AIM:
Copy out every line of the data exactly.

==== RECORDED DATA ====

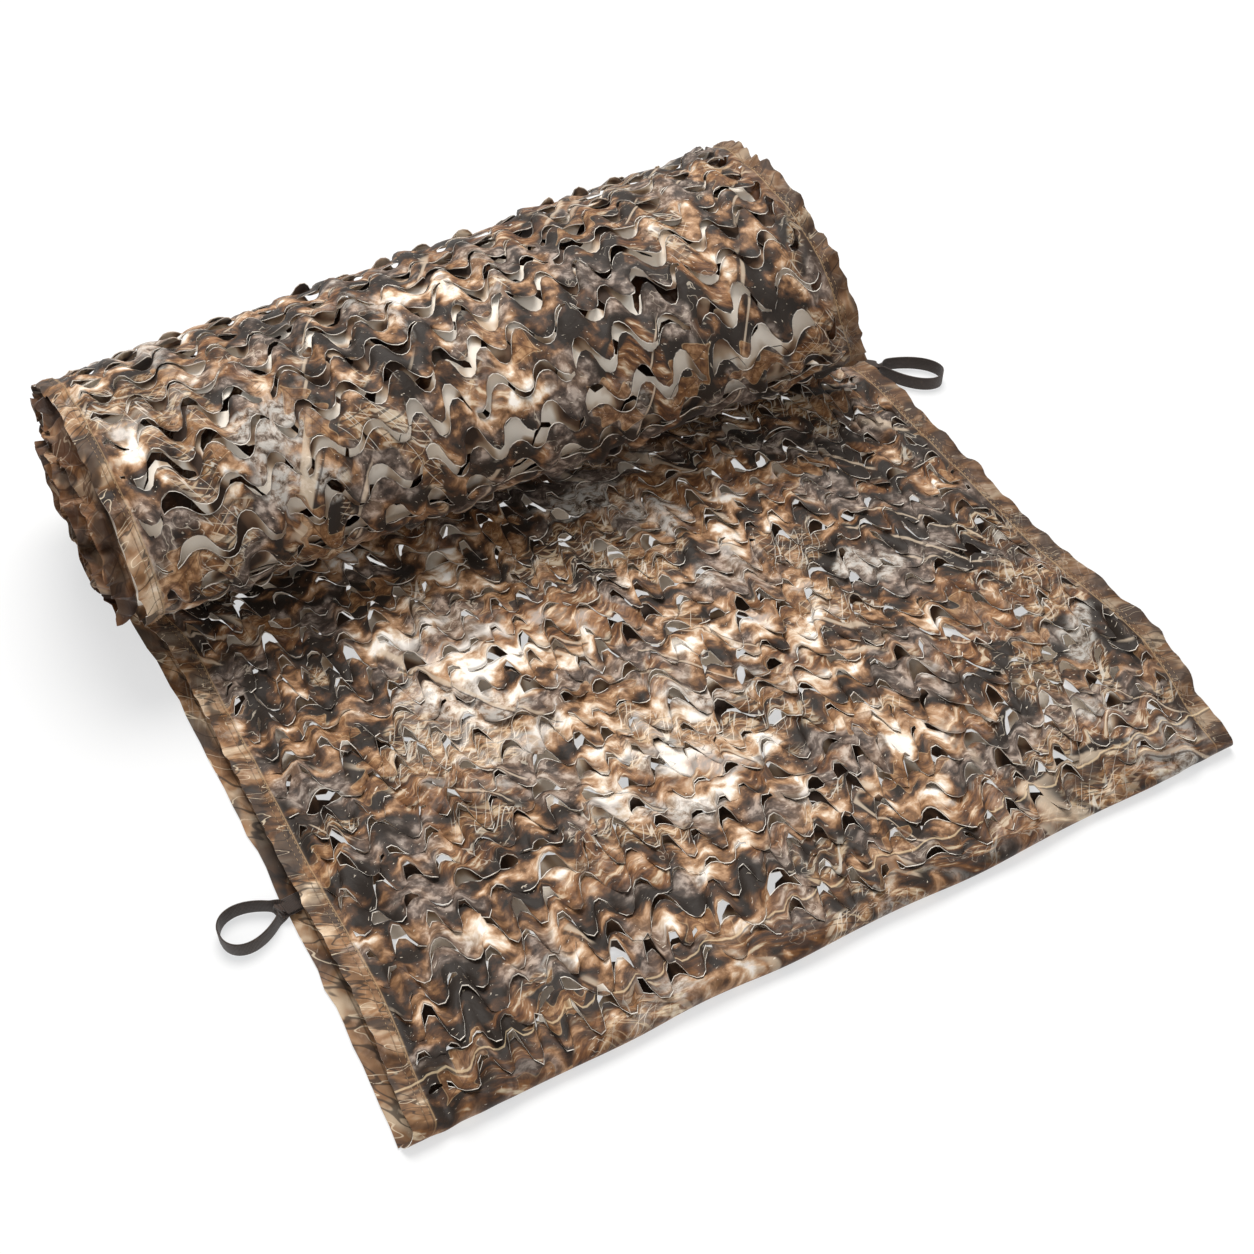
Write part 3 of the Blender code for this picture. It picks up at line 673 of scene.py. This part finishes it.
def front_fold(first_row, across):
    """Rows round the soft fold, from the lower cloth up to the upper cloth's first row."""
    lower = cloth_points(0, across, 0.0 * across, 0.0 * across)
    rows = []
    flat_rows = []
    bulge = FOLD_GAP / 2.0 * (1.1 + 0.5 * wobble(31, across, 0.0 * across, 0.05))
    for step in range(FOLD_STEPS):
        turn = math.pi * step / FOLD_STEPS
        share = (1.0 - math.cos(turn)) / 2.0
        row = lower + (first_row - lower) * share
        row[:, 1] = row[:, 1] - bulge * math.sin(turn)
        rows.append(row)
        flat_rows.append(np.full(len(across), (step - FOLD_STEPS) * FOLD_STEP_LONG))
    return np.array(rows), np.array(flat_rows)


# rows of cuts 16.6 mm apart, as distances from the fold
OPEN_CUTS = 0.0125 + 0.0166 * np.arange(23)
upper_cloth = leaf_cloth("upper_cloth", 1, 1.0, 0.0, 0.425, OPEN_CUTS, {
    "seed": 200, "waves": 23, "columns": 9, "rows": 6, "opening": 0.0068, "uneven": 1.0,
    "bridges": (0.7, 2.3), "tie": 0.6, "drift": 2.5, "jumble": 0.80, "height": 0.0054, "closed": 0.9,
    "ragged": 0.0004, "jumbled": 0.0030,
    "leaf": 0.0010, "dip": -0.0010, "lobe": 0.0040, "arch": 0.0044, "lap": 0.0050, "tuck": 0.0036,
    "belly": 0.0014, "crumple": 0.0021, "pucker": (0.0014,), "print_from": 0.0,
    "start_rows": front_fold,
})
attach(upper_cloth, "root")
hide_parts("net")

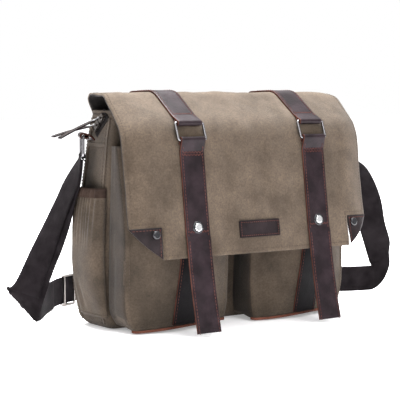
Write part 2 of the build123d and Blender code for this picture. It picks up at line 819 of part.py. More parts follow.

====

THE RESPONSE:
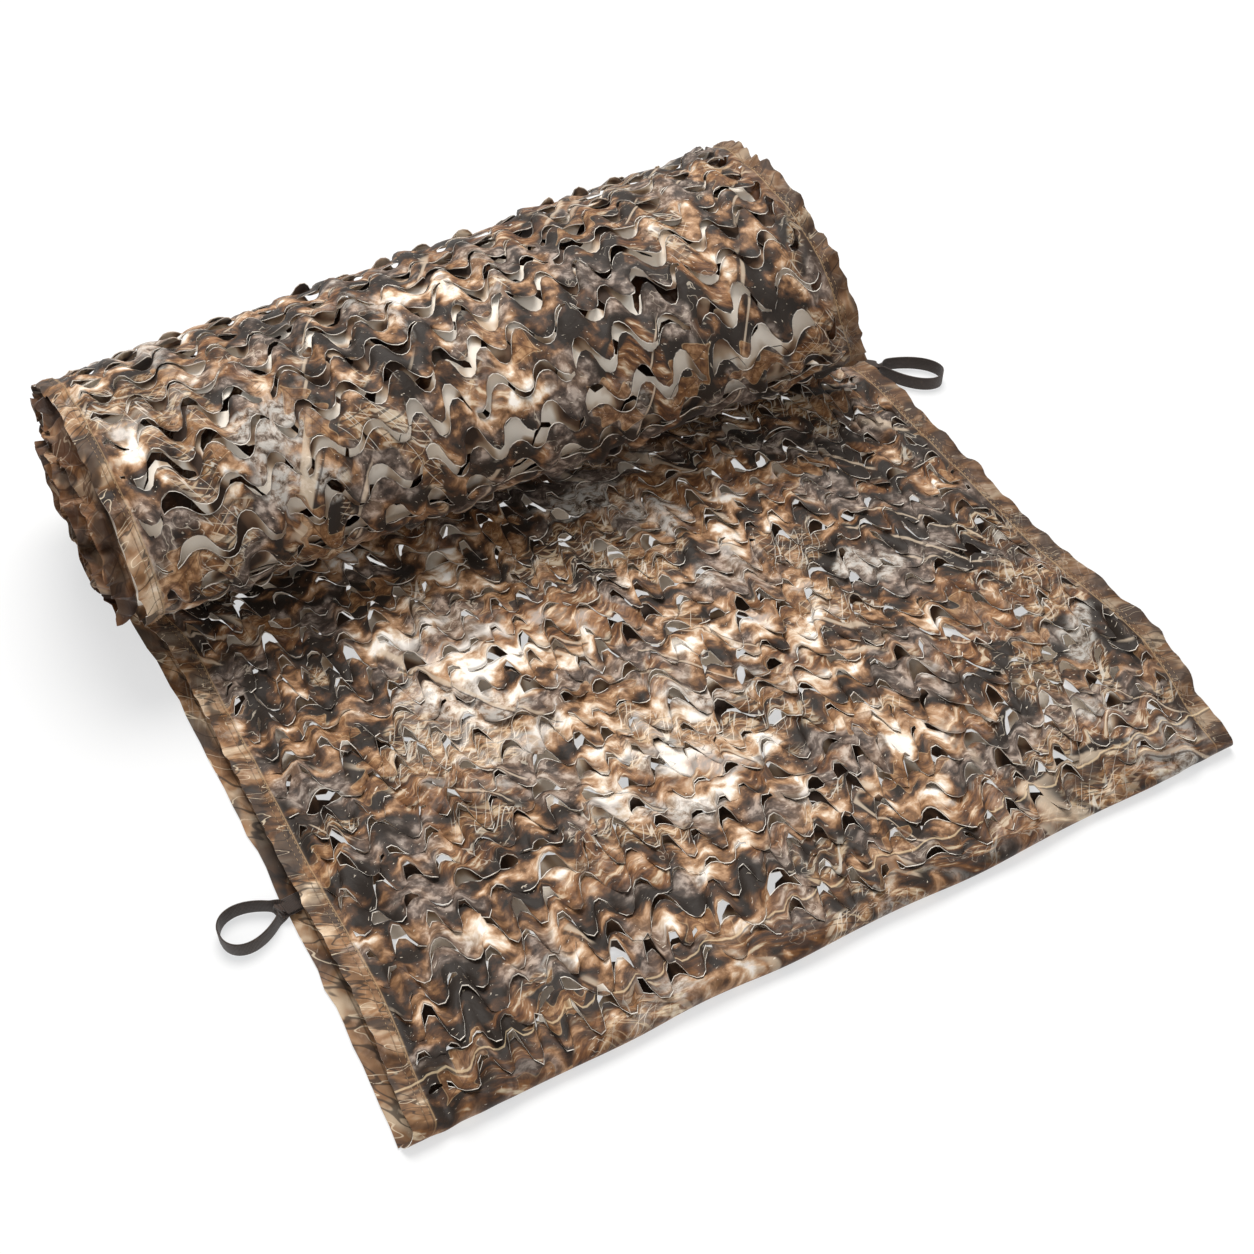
Write part 3 of the Blender code for this picture. It picks up at line 673 of scene.py. This part finishes it.
def front_fold(first_row, across):
    """Rows round the soft fold, from the lower cloth up to the upper cloth's first row."""
    lower = cloth_points(0, across, 0.0 * across, 0.0 * across)
    rows = []
    flat_rows = []
    bulge = FOLD_GAP / 2.0 * (1.1 + 0.5 * wobble(31, across, 0.0 * across, 0.05))
    for step in range(FOLD_STEPS):
        turn = math.pi * step / FOLD_STEPS
        share = (1.0 - math.cos(turn)) / 2.0
        row = lower + (first_row - lower) * share
        row[:, 1] = row[:, 1] - bulge * math.sin(turn)
        rows.append(row)
        flat_rows.append(np.full(len(across), (step - FOLD_STEPS) * FOLD_STEP_LONG))
    return np.array(rows), np.array(flat_rows)


# rows of cuts 16.6 mm apart, as distances from the fold
OPEN_CUTS = 0.0125 + 0.0166 * np.arange(23)
upper_cloth = leaf_cloth("upper_cloth", 1, 1.0, 0.0, 0.425, OPEN_CUTS, {
    "seed": 200, "waves": 23, "columns": 9, "rows": 6, "opening": 0.0068, "uneven": 1.0,
    "bridges": (0.7, 2.3), "tie": 0.6, "drift": 2.5, "jumble": 0.80, "height": 0.0054, "closed": 0.9,
    "ragged": 0.0004, "jumbled": 0.0030,
    "leaf": 0.0010, "dip": -0.0010, "lobe": 0.0040, "arch": 0.0044, "lap": 0.0050, "tuck": 0.0036,
    "belly": 0.0014, "crumple": 0.0021, "pucker": (0.0014,), "print_from": 0.0,
    "start_rows": front_fold,
})
attach(upper_cloth, "root")
hide_parts("net")

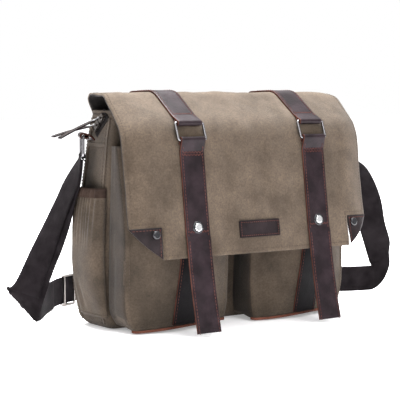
Write part 2 of the build123d and Blender code for this picture. It picks up at line 819 of part.py. More parts follow.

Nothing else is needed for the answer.